Gill ton takes Gujarat Titans into IPL 2026 final
Shubman Gill's century powered Gujarat Titans past Rajasthan Royals in Qualifier 2, sealing a third IPL final and a home title clash.
Mohali gave us the kind of IPL night that makes sleep feel optional.
Shubman Gill stood in the middle, calm as ever, while the chase kept shrinking. Gujarat needed 215. That is usually a mountain. On Friday night, it became a well-planned evening walk.
Gujarat Titans beat Rajasthan Royals by 7 wickets in Qualifier 2. Gujarat made 219 for 3 in 18.4 overs, after Rajasthan had posted 214 for 6. The win sends Gujarat into their third IPL final.
Gill carries Gujarat home
Gill’s century was the centre of the chase. Gujarat did not panic, even with a final place on the line. They treated 215 like a target that needed control, not chaos.
That is Gill’s best cricket in one sentence. He rarely looks hurried. He does not turn every chase into theatre. He just keeps taking the game away, one clean stroke at a time.
Gujarat reached 219 for 3 with 8 balls left. That matters. A chase of 215 in a playoff usually tightens throats. Here, Gujarat finished with room to breathe.
For fans in Ahmedabad, this result lands with extra weight. The final comes home on Sunday, May 31, at 7.30 pm. Gujarat will face Royal Challengers Bengaluru for the title.
Vaibhav’s 96 was not enough
Rajasthan will look at one innings with pride and pain. Vaibhav Suryavanshi made 96, and still ended on the losing side.

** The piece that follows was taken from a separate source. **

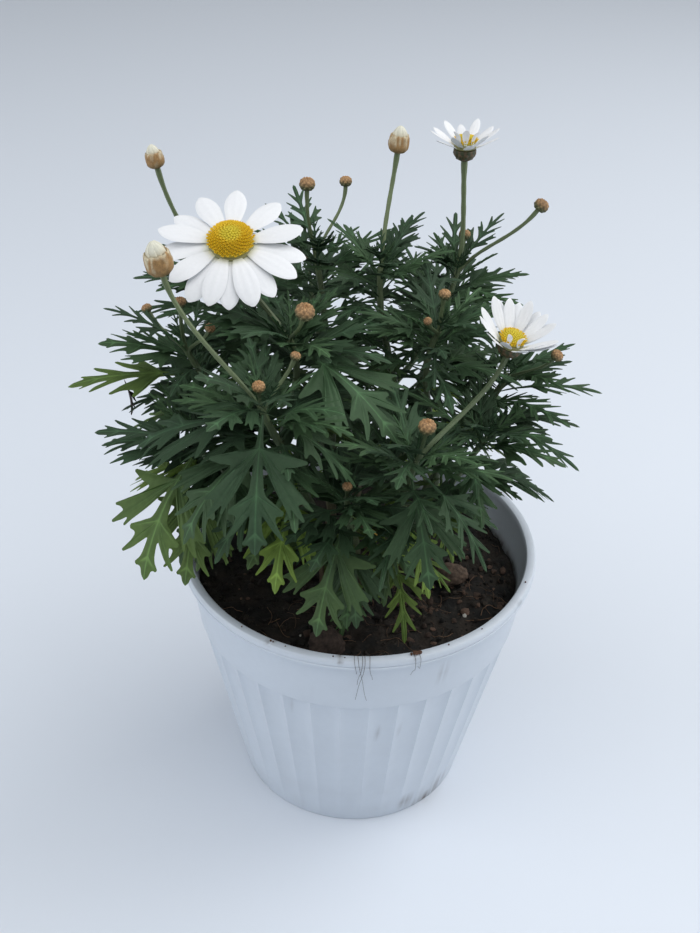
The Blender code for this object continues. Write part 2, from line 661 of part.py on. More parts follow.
def soil_height(x, y):
    """The soil's surface: low mounds that sink a little towards the rim."""
    waves = np.sin(x * 190 + 1.3) * np.cos(y * 170 - 0.4) + 0.6 * np.sin(x * 410 - y * 350 + 2.0)
    crown = 1.5 * np.exp(-(x ** 2 + y ** 2) / SOIL_CROWN_RADIUS ** 2)
    return SOIL_LEVEL + SOIL_ROUGHNESS * (waves + crown)


def soil_shape():
    """The soil fills the pot, a small gap inside its wall."""
    levels = (FLOOR_TOP + SEAT_GAP, BAND_BOTTOM, SOIL_LEVEL - 0.001)
    wall = [circle(inner_radius(level) - SEAT_GAP, level, FLUTES, FLUTE_PHASE) for level in levels]
    top = []
    for share, count in SOIL_RINGS:
        ring = circle(share * inner_radius(SOIL_LEVEL), 0, count, FLUTE_PHASE)
        ring[:, 2] = soil_height(ring[:, 0], ring[:, 1])
        top.append(ring)
    return loft(wall + top)


def make_soil(finish):
    """The soil with a plain hole for each stem."""
    soil = add_object("soil", soil_shape(), finish, sharp=60)
    radius = STEM_RADIUS + HOLE_CLEARANCE
    bottom = STEM_FOOT - STEM_DEPTH - SEAT_GAP
    outline = [(radius, 0), (radius, HOLE_CUT_HEIGHT)]
    holes = [turned((*place, bottom), UPWARD, outline, 8) for place in HOLES.values()]
    cut(soil, several(holes), finish)
    return soil


def make_clod(name, place, radius, soil_tree, finish):
    """A lump of soil that rests on the surface on its flat underside."""
    lump = bmesh.new()
    bmesh.ops.create_icosphere(lump, subdivisions=1, radius=radius)
    points = np.array([v.co[:] for v in lump.verts])
    faces = [tuple(v.index for v in face.verts) for face in lump.faces]
    lump.free()
    rough = 1 + CLOD_ROUGHNESS * np.sin(points @ np.array([900, 700, 500]) + radius * 4000)
    points = points * rough[:, None] * np.array(CLOD_PROPORTIONS)
    points[:, 2] = np.maximum(points[:, 2], -CLOD_SEAT * radius)
    seats = [0.0]
    for dx, dy in product((-1, 0, 1), repeat=2):
        above = Vector((place[0] + dx * radius, place[1] + dy * radius, POT_HEIGHT))
        hit = soil_tree.ray_cast(above, Vector((0, 0, -1)))
        seats.append(hit[0].z if hit[0] else 0.0)
    points += np.array([*place, max(seats) + SEAT_GAP - points[:, 2].min()])
    shape = bmesh.new()
    for point in points:
        shape.verts.new(point)
    hull = bmesh.ops.convex_hull(shape, input=shape.verts)
    bmesh.ops.delete(shape, geom=hull["geom_interior"] + hull["geom_unused"], context="VERTS")
    shape.verts.index_update()
    shape.verts.ensure_lookup_table()
    points = np.array([v.co[:] for v in shape.verts])
    faces = [tuple(v.index for v in face.verts) for face in shape.faces]
    shape.free()
    return add_object(name, (points, faces), finish, sharp=80)


def petal_shapes(name, head):
    """The petals of a bloom with the round plate that holds them."""
    petals = PETALS[name]
    axis = unit(head.axis)
    base = np.array(head.place) + (CUP_HEIGHT + SEAT_GAP) * axis
    right = unit(np.cross((0.0, 1.0, 0.0), axis))
    back = np.cross(axis, right)
    plate_radius = head.width / 2 + PLATE_EDGE
    plate = turned(base, axis, [(plate_radius, 0.0), (plate_radius, PLATE_THICKNESS)], 16)
    shapes = [plate]
    for bearing, layer in zip(petals.bearings, petals.layers):
        turn = math.radians(bearing)
        forward = math.cos(turn) * right + math.sin(turn) * back
        front = max(0.0, -math.sin(turn))
        rise = petals.rise - LAYER_RISE * layer
        droop = petals.droop + petals.front_droop * front
        across, along, lift, faces = blade(petals.kind, BLADE_THICKNESS)
        root_height = PLATE_THICKNESS / 2 + (0.5 - layer) * LAYER_STEP
        root = base + root_height * axis + (head.width / 2 + ROOT_RING) * forward
        points = arched(root, forward, axis, petals.length, rise, droop, across, along, lift,
                        fold=PETAL_FOLD, sag=PETAL_SAG)
        shapes.append((points, faces))
    return shapes


def disc_shape(name, head):
    """A low dome of florets: each floret is a peak, set out in a spiral, with valleys between."""
    axis = unit(head.axis)
    right, back = upright(axis)
    radius = head.width / 2
    count = FLORETS[name]
    lift = CUP_HEIGHT + PLATE_THICKNESS + 2 * SEAT_GAP
    base = np.array(head.place) + lift * axis
    number = np.arange(count)
    reach = radius * FLORET_SPREAD * np.sqrt((number + 0.5) / count)
    turn = number * GOLDEN_ANGLE
    peaks = np.column_stack([reach * np.cos(turn), reach * np.sin(turn)])
    rim_count = 2 * int(round(math.pi * math.sqrt(count) / 2)) + 2
    rim = circle(radius, 0, rim_count)[:, :2]
    flat = np.concatenate([peaks, rim])
    sheet = bmesh.new()
    for x, y in flat:
        sheet.verts.new((x, y, x * x + y * y))
    bmesh.ops.convex_hull(sheet, input=sheet.verts)
    sheet.verts.index_update()
    lower = [f for f in sheet.faces if f.normal.z < 0]
    triangles = [[v.index for v in f.verts] for f in lower]
    sheet.free()

    def dome_point(x, y, relief):
        share = min(math.hypot(x, y) / radius, 1.0)
        height = DISC_EDGE + DISC_RISE[name] * head.width * (1 - share ** 2) + relief
        return base + x * right + y * back + height * axis

    points = [dome_point(x, y, FLORET_HEIGHT if i < count else 0.0) for i, (x, y) in enumerate(flat)]
    faces = []
    for a, b, c in triangles:
        x, y = flat[[a, b, c]].mean(axis=0)
        centre = len(points)
        points.append(dome_point(x, y, -FLORET_VALLEY * (1 - math.hypot(x, y) / radius)))
        faces += [(b, a, centre), (c, b, centre), (a, c, centre)]
    first_rim = count
    bottom = len(points)
    points += [base + x * right + y * back for x, y in rim]
    for i in range(rim_count):
        j = (i + 1) % rim_count
        faces.append((first_rim + j, first_rim + i, bottom + i, bottom + j))
    faces.append(tuple(bottom + i for i in reversed(range(rim_count))))
    return np.array(points), faces


def bud_profile(width):
    """The outline of a closed bud: a round knob on a short neck, a little flat on top."""
    shares = [(0.17, 0.0), (0.50, 0.26), (0.46, 0.62), (0, 0.90)]
    return [(width * across, width * along) for across, along in shares]


def cup_profile(width):
    """The outline of an opening bud's cup of bracts, flat on top."""
    shares = [(0.14, 0.0), (0.40, 0.10), (0.52, 0.38), (0.47, 0.70), (0.33, 0.86)]
    return [(width * across, width * along) for across, along in shares]


def tuft_profile(width):
    """The outline of the furled petals that stand out of an opening bud."""
    shares = [(0.27, 0.0), (0.34, 0.14), (0.24, 0.34), (0, 0.42)]
    return [(width * across, width * along) for across, along in shares]


def bract_profile(width):
    """The outline of the green cup of bracts under a bloom."""
    return [(2 * STALK_RADIUS, -0.0010), (0.44 * width, 0.0016), (0.46 * width, CUP_HEIGHT)]


def keep_out_profile():
    """The pot's outline with a little room round its rim, for leaves to stay clear of."""
    low = POT_HEIGHT - LIP_HEIGHT
    top = POT_HEIGHT + LEAF_CLEARANCE
    outer = LIP_RADIUS + LEAF_CLEARANCE
    return [(BASE_RADIUS, 0), (BAND_TOP_RADIUS, low), (outer, low), (outer, top),
            (MOUTH_RADIUS - LEAF_CLEARANCE, top), (INNER_BAND_RADIUS - LEAF_CLEARANCE, BAND_BOTTOM)]


def build():
    """Make every piece of the plant and its pot."""
    finishes = {name: material(name) for name in COLOURS}
    make_pot(finishes["pot"])
    make_soil(finishes["soil"])
    soil_tree = tree_of(soil_shape())
    for name, (place, radius) in CLODS.items():
        make_clod(name, place, radius, soil_tree, finishes["clod"])

    paths = shoot_paths()
    stems = {stem: [] for stem in HOLES}
    space = Space()
    space.add("pot", turned((0, 0, 0), UPWARD, keep_out_profile(), FLUTES))
    soil_points, soil_faces = soil_shape()
    space.add("soil", (soil_points + LEAF_CLEARANCE * UPWARD, soil_faces))
    for name, shoot in SHOOTS.items():
        path = paths[name]
        thick = STEM_RADIUS if path[0][2] < SOIL_LEVEL else SHOOT_RADIUS
        radii = np.linspace(thick, TIP_RADIUS, len(path))
        radii[:2] = thick
        shape = tube(path, radii, 6)
        stems[shoot.stem].append(shape)
        space.add(shoot.stem, shape)

    for name, head in HEADS.items():
        stem = SHOOTS[head.shoot].stem
        path = stalk_path(head, paths)
        stalk = tube(path, np.full(len(path), STALK_RADIUS), 5, head.axis)
        stems[stem].append(stalk)
        space.add(stem, stalk)
        place = np.array(head.place)
        axis = unit(head.axis)
        if head.kind == "bud":
            shape = turned(place + SEAT_GAP * axis, axis, bud_profile(head.width), 8, BUD_SWELL)
            add_object(name, shape, finishes["bud"])
            space.add(name, shape)
        elif head.kind == "white_bud":
            profile = cup_profile(head.width)
            cup = turned(place + SEAT_GAP * axis, axis, profile, 10, BUD_SWELL)
            tuft_place = place + (2 * SEAT_GAP + profile[-1][1]) * axis
            tuft = turned(tuft_place, axis, tuft_profile(head.width), 8, BUD_SWELL)
            add_object(name + "_cup", cup, finishes["bud"])
            add_object(name + "_tuft", tuft, finishes["bud_tip"])
            space.add(name, cup)
            space.add(name, tuft)
        else:
            bracts = turned(place, axis, bract_profile(head.width), 10, BUD_SWELL)
            stems[stem].append(bracts)
            petals = petal_shapes(name, head)
            disc = disc_shape(name, head)
            fuse(name + "_petals", petals, finishes["petal"])
            add_object(name + "_disc", disc, finishes["disc"], sharp=20)
            for shape in petals + [disc]:
                space.add(name, shape)

    for leaf in place_leaves(paths, space):
        stems[SHOOTS[leaf.shoot].stem].append(leaf_shape(leaf, paths, BLADE_THICKNESS))
    for stem, shapes in stems.items():
        fuse(stem, shapes, finishes["foliage"])


build()
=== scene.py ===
import math
from collections import namedtuple
from itertools import product

import bpy
import numpy as np
from mathutils import Matrix, Vector
from mathutils.bvhtree import BVHTree
from mathutils.kdtree import KDTree


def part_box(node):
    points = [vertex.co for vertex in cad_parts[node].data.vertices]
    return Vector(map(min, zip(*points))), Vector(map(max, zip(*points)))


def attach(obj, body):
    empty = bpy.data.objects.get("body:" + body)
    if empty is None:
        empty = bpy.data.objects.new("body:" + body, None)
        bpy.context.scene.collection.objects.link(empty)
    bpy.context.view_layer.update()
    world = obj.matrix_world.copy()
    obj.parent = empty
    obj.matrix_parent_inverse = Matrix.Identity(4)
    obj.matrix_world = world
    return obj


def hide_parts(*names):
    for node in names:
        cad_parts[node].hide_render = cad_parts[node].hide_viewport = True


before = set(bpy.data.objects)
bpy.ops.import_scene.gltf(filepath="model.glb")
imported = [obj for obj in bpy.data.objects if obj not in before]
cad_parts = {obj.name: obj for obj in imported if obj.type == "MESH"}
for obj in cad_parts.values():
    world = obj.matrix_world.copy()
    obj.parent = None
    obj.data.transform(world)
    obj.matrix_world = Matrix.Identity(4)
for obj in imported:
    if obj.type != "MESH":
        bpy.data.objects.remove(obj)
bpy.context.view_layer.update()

# Pot: white plastic drawn in one piece, with a rolled lip, a plain band and 36 hollow flutes between
# sharp ridges. The band stands a little over the flutes. Soil has smudged it by the rim and the foot.
# Painted shade darkens the pot's bare inner wall, most just above the soil.
POT_HEIGHT = 0.128
FLUTES = 36
FLUTE_COLUMNS = 12
FLUTE_PHASE = math.radians(-90 + 180 / FLUTES)
FLUTE_LOW = 0.0012
FLUTE_HIGH = 0.0944
FLUTE_LEVELS = 14
FLUTE_DEPTHS = (0.0003, 0.0018)
FLUTE_POWER = 2.5
BASE_RADIUS = 0.0539
BAND_RADIUS = 0.0731
FLOOR_TOP = 0.0044
DRAIN_HOLES = 6
DRAIN_RADIUS = 0.0045
DRAIN_CIRCLE = 0.030
DRAIN_HEIGHTS = (-0.002, 0.008)
DRAIN_SIDES = 24
POT_BELOW = [(0.0, 0.0), (0.0152, 0.0), (0.0158, 0.0003), (0.0166, 0.0021), (0.0172, 0.0024),
             (0.0300, 0.0024), (0.0449, 0.0024), (0.0456, 0.0021), (0.0466, 0.0003), (0.0473, 0.0),
             (0.0526, 0.0), (0.0534, 0.0003)]
POT_ABOVE = [(0.0731, 0.0946), (0.0734, 0.0948), (0.0736, 0.0953), (0.0745, 0.1020), (0.0755, 0.1100),
             (0.0766, 0.1190), (0.0770, 0.1222), (0.0776, 0.1225), (0.0792, 0.1226), (0.0798, 0.1229),
             (0.0800, 0.1236), (0.0800, 0.1241), (0.0796, 0.1244), (0.0796, 0.1247), (0.0800, 0.1250),
             (0.0801, 0.1260), (0.0799, 0.1270), (0.0794, 0.1277), (0.0786, 0.1280), (0.0770, 0.1280),
             (0.0762, 0.1277), (0.0757, 0.1270), (0.0755, 0.1255), (0.0752, 0.1213), (0.0746, 0.1182),
             (0.0740, 0.1150), (0.0736, 0.1130), (0.0732, 0.1110), (0.0728, 0.1090), (0.0698, 0.0948),
             (0.0650, 0.0718), (0.0560, 0.0280), (0.0515, 0.0056), (0.0505, FLOOR_TOP),
             (0.0300, FLOOR_TOP), (0.0, FLOOR_TOP)]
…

That is the brutal beauty of T20 cricket. A teenager can light up a playoff, hit like a senior pro, and still watch the match slip away.
Vaibhav has become one of this season’s biggest stories. He has hit 65 sixes, breaking Chris Gayle’s 14-year-old mark for most sixes in an IPL season.
He also crossed 600 runs this season, becoming the youngest batter to do so in one IPL campaign. Those are not small numbers. They are career-shaping numbers.
But Rajasthan’s 214 for 6 was not enough on this surface. In older IPL seasons, 214 in a knockout often meant control. In IPL 2026, it only meant the other team had to bat well.
A season built for batters
This IPL has belonged to the bat. The season has already seen more than 1,300 sixes. Teams have crossed 200 as many as 61 times.
Even more striking, 200-plus totals have been chased 16 times. That tells you how much the game has tilted.
Bowlers now defend with almost no cushion. A good over can vanish after 2 bad balls. Captains keep changing fields, but batters keep finding gaps.
Indian batters have also pushed the pace this season. Their strike rates have matched, and often beaten, many overseas names. That matters for Indian cricket beyond the IPL.
Still, foreign bowlers have held a clear edge in impact. The better overseas pacers and mystery spinners have often done the hard overs. They have bowled at the death, or dragged teams back after powerplay damage.
This is where selection rooms start paying attention. The IPL is not just a league now. It is a large public audition. Every strong season changes someone’s price, reputation, and national-team case.
Bengaluru wait with belief
Bengaluru enter the final after a far more dominant playoff win. They beat Gujarat by 92 runs in Qualifier 1.
Rajat Patidar led that charge with an unbeaten 93. Jacob Duffy took 3 wickets. Bengaluru looked sharp, settled, and hungry.
That sets up a delicious final. Gujarat have momentum from a chase. Bengaluru have the confidence of a one-sided win over the same opponent.
For Gujarat, Gill’s form changes the dressing room mood. A captain or lead batter in rhythm gives everyone else a little more time. Young players breathe easier when the main man looks sorted.
For Bengaluru, the story carries emotional baggage. Their fans know hope too well. They also know heartbreak too well. Another final means another night of nervous scrolling, family watch parties, and whispered prayers before the toss.
The venue adds spice. Ahmedabad will not be neutral in feeling. Gujarat will hear it, and Bengaluru will know it.
The final’s small margins
Finals rarely follow neat logic. One dropped catch can undo 2 months of good cricket. One 16-run over can change a dressing room.
Gujarat will want a cleaner bowling plan than the one that allowed Rajasthan 214. They cannot bank on chasing 215 every night.
Bengaluru will want early wickets. Gill at the crease for 15 overs is not a cricket plan. It is a problem.
Vaibhav’s season also leaves Rajasthan with a strange comfort. They are out, yes. But they have found a batter who can shape future campaigns.
That is how IPL teams measure pain now. You lose the night, but you still search for the asset. Rajasthan lost the qualifier, but Vaibhav made sure nobody forgets them quickly.
For ordinary fans, Sunday is simple. Order dinner early, clear the living room, charge the phone, and expect noise. Gujarat have the home final. Bengaluru have another shot at the cup. And after a season where 200 became normal, nobody should relax until the last ball lands.